Langmuir (Impact Factor: 4.38). 06/2008; 24(9):4729-37. DOI: 10.1021/la703328z
Source: PubMed

ABSTRACT The synthesis of a poly(azo)urethane by fixing CO(2) in bis-epoxide followed by a polymerization reaction with an azodiamine is presented. Since isocyanate is not used in the process, it is termed "clean method" and the polymers obtained are named "NIPUs" (non-isocyanate polyurethanes). Langmuir films were formed at the air-water interface and were characterized by surface pressure vs mean molecular area per mer unit (Pi-A) isotherms. The Langmuir monolayers were further studied by running stability tests and cycles of compression/expansion (possible hysteresis) and by varying the compression speed of the monolayer formation, the subphase temperature, and the solvents used to prepare the spreading polymer solutions. The Langmuir-Blodgett (LB) technique was used to fabricate ultrathin films of a particular polymer (PAzoU). It is possible to grow homogeneous LB films of up to 15 layers as monitored using UV-vis absorption spectroscopy. Higher number of layers can be deposited when PAzoU is mixed with stearic acid, producing mixed LB films.
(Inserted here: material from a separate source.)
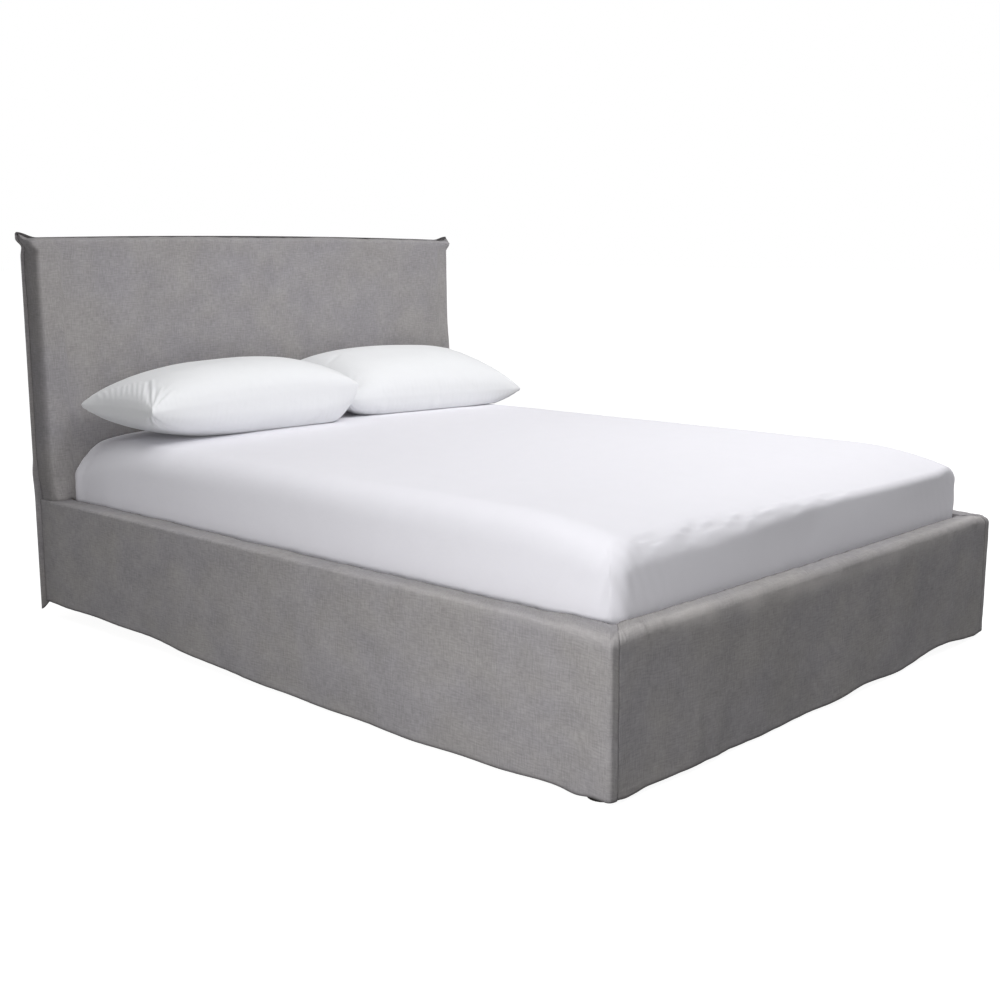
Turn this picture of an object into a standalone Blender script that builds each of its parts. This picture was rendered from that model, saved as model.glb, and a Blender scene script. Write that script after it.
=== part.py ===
"""Bedding set on a bed with a loose linen cover.

Metres, +Z up, -Y is the foot of the bed, origin on the floor under the middle.
A timber bed stands on round feet. A loose linen cover of five sewn panels hangs over
its headboard and rails, a fitted sheet is pulled over the mattress, and two filled
pillows lie against the headboard.
"""
import math

import bmesh
import bpy

# ---- driving dimensions ----
COVER_WIDTH = 1.710         # across the loose cover at its seams
COVER_LENGTH = 2.165        # foot face to the back of the headboard
RAIL_TOP = 0.351            # upper side of the cover on the rails
HEAD_TOP = 1.118            # seam along the top of the headboard, above its ends
HEAD_DEPTH = 0.070          # cover's front to back at the headboard
MATTRESS_WIDTH = 1.530      # over the fitted sheet
MATTRESS_LENGTH = 2.026
SHEET_TOP = 0.5365          # top of the sheet along its long edges
CORNER_DROP = 0.036         # how far the mattress's head corners are drawn down
FOOT_DROP = 0.052           # how far its foot end is, at most
LINEN = 0.0020              # thickness of the cover's cloth
PERCALE = 0.0020            # thickness of the fitted sheet
GAP = 0.0003                # left between pieces that touch
LOOSE = 0.0005              # left between cloth and what it lies on
FRAME_BOTTOM = 0.050        # height of the round feet
SLAT_TOP = 0.250

# ---- sizes that follow ----
HALF_L = COVER_LENGTH / 2
BACK_FACE = HALF_L - LINEN                  # inner side of the back panel
HEAD_FRONT = HALF_L - HEAD_DEPTH            # front of the covered headboard
HALF_MW = MATTRESS_WIDTH / 2
FOOT_GAP = 0.066                            # foot of the mattress to the foot face
MATTRESS_FOOT = -HALF_L + FOOT_GAP
MATTRESS_HEAD = MATTRESS_FOOT + MATTRESS_LENGTH
MATTRESS_MID = (MATTRESS_FOOT + MATTRESS_HEAD) / 2
TUCK = 0.0025                               # room between sheet and rail cover
RAIL_IN = HALF_MW + 0.022                   # inner face of a side rail
RAIL_OUT = 0.832
RAIL_UNDER_COVER = RAIL_TOP - LINEN - LOOSE
FOOT_RAIL_IN = MATTRESS_FOOT - 0.017
FOOT_RAIL_OUT = -HALF_L + 0.0205
FRAME_BACK = BACK_FACE - 0.002
BOARD_FRONT = HEAD_FRONT + LINEN + LOOSE

# ---- colours, linear ----
LINEN_GREY = (0.265, 0.262, 0.268)
COTTON = (0.86, 0.86, 0.88)
TICKING = (0.70, 0.69, 0.66)
TIMBER = (0.42, 0.29, 0.17)
STAINED = (0.020, 0.018, 0.016)


def clear_scene():
    for obj in list(bpy.data.objects):
        bpy.data.objects.remove(obj, do_unlink=True)


def new_collection(name):
    col = bpy.data.collections.new(name)
    bpy.context.scene.collection.children.link(col)
    return col


def material(name, colour, roughness):
    mat = bpy.data.materials.new(name)
    mat.use_nodes = True
    shader = mat.node_tree.nodes["Principled BSDF"]
    shader.inputs["Base Color"].default_value = (*colour, 1.0)
    shader.inputs["Roughness"].default_value = roughness
    shader.inputs["Metallic"].default_value = 0.0
    return mat


def add_object(name, bm, mat, smooth=40.0):
    """Link a bmesh as a named object of the part."""
    mesh = bpy.data.meshes.new(name)
    bm.to_mesh(mesh)
    bm.free()
    mesh.materials.append(mat)
    mesh.shade_smooth()
    mesh.set_sharp_from_angle(angle=math.radians(smooth))
    obj = bpy.data.objects.new(name, mesh)
    BED.objects.link(obj)
    return obj


def smoothstep(a, b, x):
    t = min(1.0, max(0.0, (x - a) / (b - a)))
    return t * t * (3 - 2 * t)


def mix(a, b, t):
    return a + (b - a) * t


def bump(x, centre, width):
    return math.exp(-((x - centre) / width) ** 2)


# ---- plain timber pieces ----
def box(name, lo, hi, mat, bevel=0.0):
    """A board between two corners, its edges eased by bevel."""
    bm = bmesh.new()
    bmesh.ops.create_cube(bm, size=1.0)
    size = [b - a for a, b in zip(lo, hi)]
    mid = [(a + b) / 2 for a, b in zip(lo, hi)]
    bmesh.ops.scale(bm, vec=size, verts=bm.verts)
    obj = add_object(name, bm, mat)
    obj.location = mid
    if bevel:
        mod = obj.modifiers.new("eased", 'BEVEL')
        mod.width = bevel
        mod.segments = 2
    return obj


def round_foot(name, x, y, radius, top, mat):
    bm = bmesh.new()
    bmesh.ops.create_cone(bm, cap_ends=True, segments=24, radius1=radius * 0.94,
                          radius2=radius, depth=top)
    obj = add_object(name, bm, mat)
    obj.location = (x, y, top / 2)
    return obj


def bed_frame():
    """Rails, cleats, slats, middle beam and feet, all hidden by the cover."""
    rail_z = (FRAME_BOTTOM, RAIL_UNDER_COVER)
    for side, name in ((-1, "side_rail_left"), (1, "side_rail_right")):
        xs = sorted((side * RAIL_IN, side * RAIL_OUT))
        box(name, (xs[0], FOOT_RAIL_OUT, rail_z[0]), (xs[1], FRAME_BACK, rail_z[1]),
            wood, 0.012)
    inner = RAIL_IN - GAP
    box("foot_rail", (-inner, FOOT_RAIL_OUT, rail_z[0]), (inner, FOOT_RAIL_IN, rail_z[1]),
        wood, 0.012)
    box("head_rail", (-HALF_MW, BOARD_FRONT + 0.001, rail_z[0]),
        (HALF_MW, FRAME_BACK, RAIL_TOP + 0.0022), wood, 0.003)

    slat_thick, slat_wide, count = 0.020, 0.095, 11
    slat_low = SLAT_TOP - GAP - slat_thick
    cleat_top = slat_low - GAP
    cleat = 0.030
    slat_end = inner - 0.003
    for side, name in ((-1, "cleat_left"), (1, "cleat_right")):
        xs = sorted((side * (inner - cleat), side * inner))
        box(name, (xs[0], MATTRESS_FOOT, cleat_top - cleat),
            (xs[1], MATTRESS_HEAD, cleat_top), wood, 0.002)
    beam_half, beam_deep = 0.022, 0.060
    box("middle_beam", (-beam_half, FOOT_RAIL_IN + GAP, cleat_top - beam_deep),
        (beam_half, BOARD_FRONT + 0.001 - GAP, cleat_top), wood, 0.002)
    first = MATTRESS_FOOT + slat_wide / 2 + 0.01
    last = MATTRESS_HEAD - slat_wide / 2 - 0.01
    for i in range(count):
        y = mix(first, last, i / (count - 1))
        box(f"slat_{i + 1:02d}", (-slat_end, y - slat_wide / 2, slat_low),
            (slat_end, y + slat_wide / 2, SLAT_TOP - GAP), wood)

    foot_top = FRAME_BOTTOM - GAP
    front_x, back_x = RAIL_OUT - 0.028, HALF_MW - 0.045
    for sign, side in ((-1, "left"), (1, "right")):
        round_foot(f"foot_front_{side}", sign * front_x, FOOT_RAIL_OUT + 0.034, 0.034,
                   foot_top, dark)
        round_foot(f"foot_back_{side}", sign * back_x, FRAME_BACK - 0.031, 0.030,
                   foot_top, dark)
    round_foot("foot_middle", 0.0, 0.0, 0.028, cleat_top - beam_deep - GAP, dark)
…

Fourier transform infrared (FTIR) absorption spectroscopy and Raman scattering showed that the materials do not interact chemically in the mixed LB films. The atomic force microscopy (AFM) and micro-Raman technique (optical microscopy coupled to Raman spectrograph) revealed that mixed LB films present a phase separation distinguishable at micrometer or nanometer scale. Finally, mixed and neat LB films were successfully characterized using impedance spectroscopy at different temperatures, a property that may lead to future application as temperature sensors. Principal component analysis (PCA) was used to correlate the data.